Background

DNA methylation is an epigenetic modification known to play a prime role in gene silencing and is an important topic in epigenetic research. However, due to technology-dependent errors there are inconsistencies between methylation measurements from different methods [1]. Incorrect methylation calls could result in the discovery of spurious associations between methylation patterns and specific phenotypes in epigenome-wide association studies (EWAS). We worked towards assigning a measure of confidence to individual CpGs to down-weigh or exclude positions with inconsistent measurements in such studies. We used methylation measurements from the Infinium HumanMethylation450 microarray (β450K) and whole genome bisulfite sequencing (βWGBS) to evaluate whether locus-specific measurement differences, Δβ = β450K − βWGBS, are predictable using statistical learning techniques.

Methods

Methylation for Illumina WGBS data from HepaRGd7R2 was called with Bis-SNP [2], while methylation for Infinium 450K data from the same cell line was determined using RnBeads [3] and normalized with BMIQ [4]. For a uniform feature representation, we considered windows of reads overlapping with CpGs on the microarray (Figure 1). As predictors we examined sets of read sequences, their consensus sequences (with and without base frequencies), and non-sequence features such as base quality and depth of coverage. To obtain a predictive model independent of the methylation state, we masked CpG positions by introducing gaps or zeroing base frequencies.

Figure 1
figure 1

Data preprocessing. (1) Only reads overlapping with a CpG on the Infinium 450K chip are retained. (2) Windows are extended to the left and right of each CpG according to the maximum read length, yielding a uniform feature representation. (3) For each CpG, a consensus sequence is formed from its corresponding set of reads. Additionally, the position-specific frequency of each base is extracted. (4) Finally, CpG positions are masked by introducing gaps in the sequence or zeroing frequencies.

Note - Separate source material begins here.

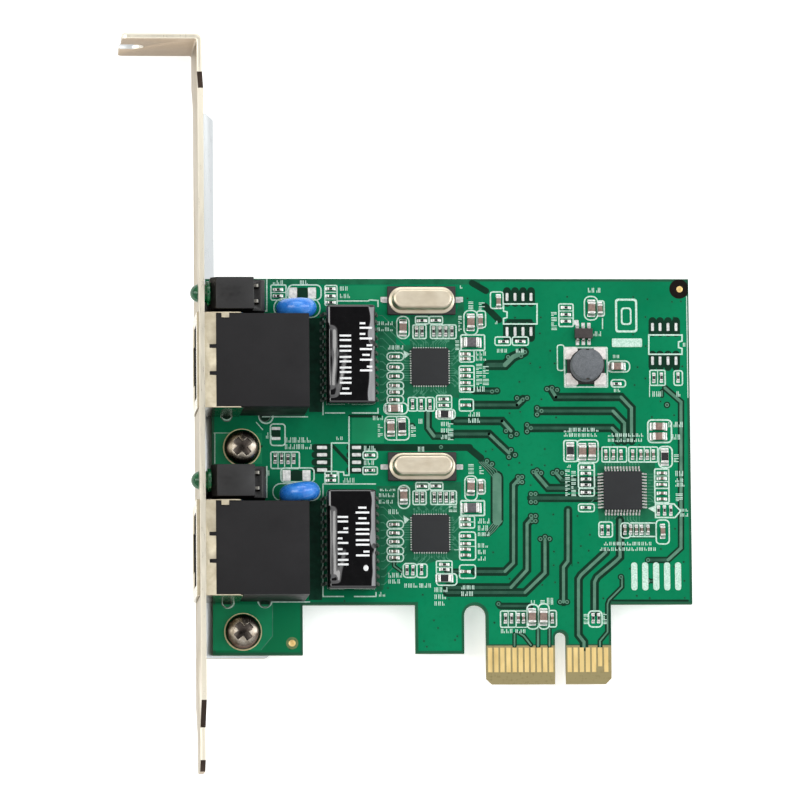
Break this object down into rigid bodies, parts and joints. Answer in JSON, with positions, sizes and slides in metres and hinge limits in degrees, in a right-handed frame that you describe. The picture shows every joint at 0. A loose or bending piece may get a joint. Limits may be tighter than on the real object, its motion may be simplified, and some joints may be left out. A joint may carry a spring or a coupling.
{
  "type": "network interface card",
  "caption": "Plug-in network card: green board with edge connector, full-height bracket with two modular sockets and two green lamps.",
  "frame": {"origin": "under the middle of the whole card's bounding box, at the level of its lowest edge (the solder-side edge of the bracket's tab)", "axes": "+X from the bracket face to the free end of the board, +Y along the bracket towards its screw tab, +Z out of the component side"},
  "size_m": [0.0934, 0.12, 0.0216],
  "materials": {
    "board_green": "green solder mask over copper, slight gloss",
    "gold": "gold-plated copper",
    "bracket_steel": "plated steel sheet, satin",
    "screw_nickel": "nickel-plated steel",
    "socket_black": "moulded black plastic",
    "shield_tin": "tin-plated stamped sheet",
    "insert_black": "moulded black plastic",
    "holder_black": "moulded black plastic",
    "lamp_green": "clear green resin",
    "tinned_wire": "tinned steel wire",
    "disc_blue": "dipped blue resin, glossy",
    "epoxy_black": "moulded black epoxy",
    "tinned_pins": "tinned copper alloy",
    "can_nickel": "drawn nickel-silver can",
    "seat_black": "moulded seat",
    "chip_black": "moulded black epoxy",
    "ferrite": "sintered ferrite",
    "enamel_wire": "enamelled copper wire",
    "ceramic_brown": "sintered ceramic, tinned ends",
    "chip_resistor": "glazed black, tinned ends",
    "bead_grey": "sintered ferrite, tinned ends"
  },
  "bodies": {
    "root": {"pcb": "board_green", "edge_contacts": "gold", "bracket": "bracket_steel", "bracket_screws": "screw_nickel", "jack_1_housing": "socket_black", "jack_2_housing": "socket_black", "jack_1_shield": "shield_tin", "jack_2_shield": "shield_tin", "jack_1_insert": "insert_black", "jack_2_insert": "insert_black", "jack_1_contacts": "gold", "jack_2_contacts": "gold", "led_1_holder": "holder_black", "led_2_holder": "holder_black", "led_1_lens": "lamp_green", "led_2_lens": "lamp_green", "led_leads": "tinned_wire", "disc_capacitor_1": "disc_blue", "disc_capacitor_2": "disc_blue", "disc_capacitor_leads": "tinned_wire", "magnetics_1_body": "epoxy_black", "magnetics_2_body": "epoxy_black", "magnetics_1_pins": "tinned_pins", "magnetics_2_pins": "tinned_pins", "crystal_1_can": "can_nickel", "crystal_2_can": "can_nickel", "crystal_bases": "seat_black", "crystal_leads": "tinned_pins", "transceiver_chip_1": "chip_black", "transceiver_chip_2": "chip_black", "controller_chip": "chip_black", "controller_leads": "tinned_pins", "regulator_chip": "chip_black", "regulator_leads": "tinned_pins", "inductor_base": "seat_black", "inductor_core": "ferrite", "inductor_winding": "enamel_wire", "inductor_terminals": "tinned_pins", "capacitors_large": "ceramic_brown", "capacitors_medium": "ceramic_brown", "capacitors_small": "ceramic_brown", "resistors_small": "chip_resistor", "resistors_large": "chip_resistor", "ferrite_beads": "bead_grey"}
  },
  "joints": []
}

To predict Δβ, we built support vector regression models based on Illumina WGBS data. Read similarity was measured with numerical, string [57], and set kernels [8]. We introduced the notion of hybrid string kernels to afford a similarity measure for both numeric and string input simultaneously. These kernels are based on scaling the motif similarity scores of two sequences according to the similarity of their base frequency profiles.

Results

For a read-based set kernel utilizing the weighted degree kernel with shifts [6], we found that the predicted values of Δβ correlated significantly with the observed outcomes (r = 0.37, p-value < 2.2 · 10−16). Furthermore, the hybrid weighted degree kernel (r = 0.234) outperformed the weighted degree kernel with shifts (r = 0.22) by also considering the frequencies of individual bases in addition to the consensus sequences. Non-sequence features were less predictive of the outcome than the sequence, e.g., RBF kernels on base quality and depth of coverage attained only correlations of r = 0.057 and r = 0.003 with the outcome, respectively.

Conclusion

To our knowledge, this is the first approach indicating that differences between methylation measurements from bisulfite sequencing and the Infinium HumanMethylation450 microarray are predictable from the reads. The results suggest that features beside the sequence play only a minuscule role in the emergence of inconsistent methylation measurements. We were able to show that, in this scenario, set kernels and hybrid string kernels provide well-suited similarity measures. Further work is necessary to validate the model's generalizability for data from other cell lines and to evaluate its practical merit.